To support consistent mapping across the business, I mapped the Admin’s process for unifying geographic data in the enterprise lakehouse. This diagram shows how I traced and connected key dependencies—location, customer, and territory—into a certified spatial file, streamlining the steps to create a single source of truth.

cross vertical collaboration

Building maps in Tableau required close coordination across three teams: Catalog (geocode data), Server (location data pipelines), and Desktop (user-facing visualizations). For example, when a user created a map in Desktop, the system had to reliably pull geocodes from Catalog and process them through Server—any disconnect risked delays or broken maps. These interdependencies made close design–engineering alignment essential for a seamless mapping experience.

design iteration

I was embedded across three dev teams building Tableau’s mapping features, aligning work through daily standups, weekly cross-team syncs, and design reviews. I prioritized with PMs and engineers, ran post-standup brainstorms to tap developer ideas, and gave monthly executive updates to align on vision and progress.

validation

User Studies

To ensure our designs met user needs, I partnered with our UX researcher to run moderated, in-person usability studies at both the midpoint and near the end of the project.
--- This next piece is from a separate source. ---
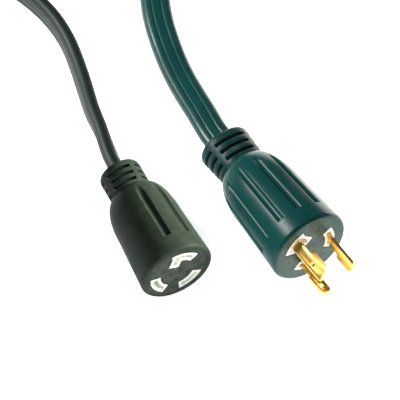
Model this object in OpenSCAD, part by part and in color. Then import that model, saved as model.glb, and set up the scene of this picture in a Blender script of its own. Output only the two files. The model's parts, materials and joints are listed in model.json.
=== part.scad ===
// Shore power cord for a caravan: a moulded locking plug with three blades at one
// end, a moulded locking connector with three slots at the other, and one flat
// three-core cord between them. The unused length is stored as a tied round coil.
// Millimetres. The floor is z = 0, and the two ends lie on it.

/* [Plug] */
// Diameter of the plug's shell at its face
plug_d = 46.2; // [45:0.2:50]
// Length of the plug's shell from its face to the strain relief
plug_shell_l = 65; // [61:1:72]
// Length of the plug's straight tapered wall, from the face to the dome
plug_straight_l = 38; // [34:1:44]
// Length that the neutral and line blades stand out of the plug's face
blade_l = 22.5; // [20:0.5:25]
// Length that the ground blade stands out of the plug's face
ground_l = 26.5; // [23:0.5:28]
// How much the stiff cord lifts the plug's nose, in degrees
plug_lift = 3.5; // [0:0.1:5]

/* [Connector] */
// Diameter of the connector's shell at its face
connector_d = 42; // [41.6:0.2:46]
// Length of the connector's shell from its face to the strain relief
connector_shell_l = 55; // [53:1:64]
// Length of the connector's straight tapered wall, from the face to the dome
connector_straight_l = 34; // [32:1:37]

/* [Moulded shells] */
// Taper of the straight wall, each side, in degrees
wall_taper = 3.6; // [2:0.1:4]
// Turn of the dome's arc from the wall to the rear face, in degrees
dome_turn = 75; // [60:1:80]
// Radius of the rounded edge of the face
rim_r = 2; // [1:0.25:3]
// Thickness of the shell's front wall
face_wall = 3.5; // [3:0.25:5]
// Width of a grip flute
flute_w = 4.4; // [3:0.2:5.5]
// Depth of a grip flute
flute_depth = 1.5; // [0.8:0.1:1.8]
// Distance from the face to the square end of a flute
flute_start = 12; // [8:0.5:16]
// Number of flutes round each shell, which leave a smooth panel bare
flute_count = 8; // [4:1:9]

/* [Contacts] */
// Radius of the circle that the blades and slots stand on
pole_r = 12.9; // [12.6:0.05:13.1]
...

These sessions helped us catch usability issues early and refine the experience before launch.

Clickstream Gantt Charts

Once the MVP shipped, I tracked the clickstream data to understand drop off points and edge cases I hadn't captured in the initial flows. This was one source of data to propose roadmap features and improvements.

RESULTS

High Ratings for Mapping Features

From in-product surveys, Tableau's mapping capabilities, including map design, vector mapping, and spatial analysis, have received high ratings from users. For instance, 94% of users reported satisfaction with the ability to create maps from different perspectives and with varying geographic features. Similarly, 94% expressed satisfaction with vector mapping and spatial analysis features.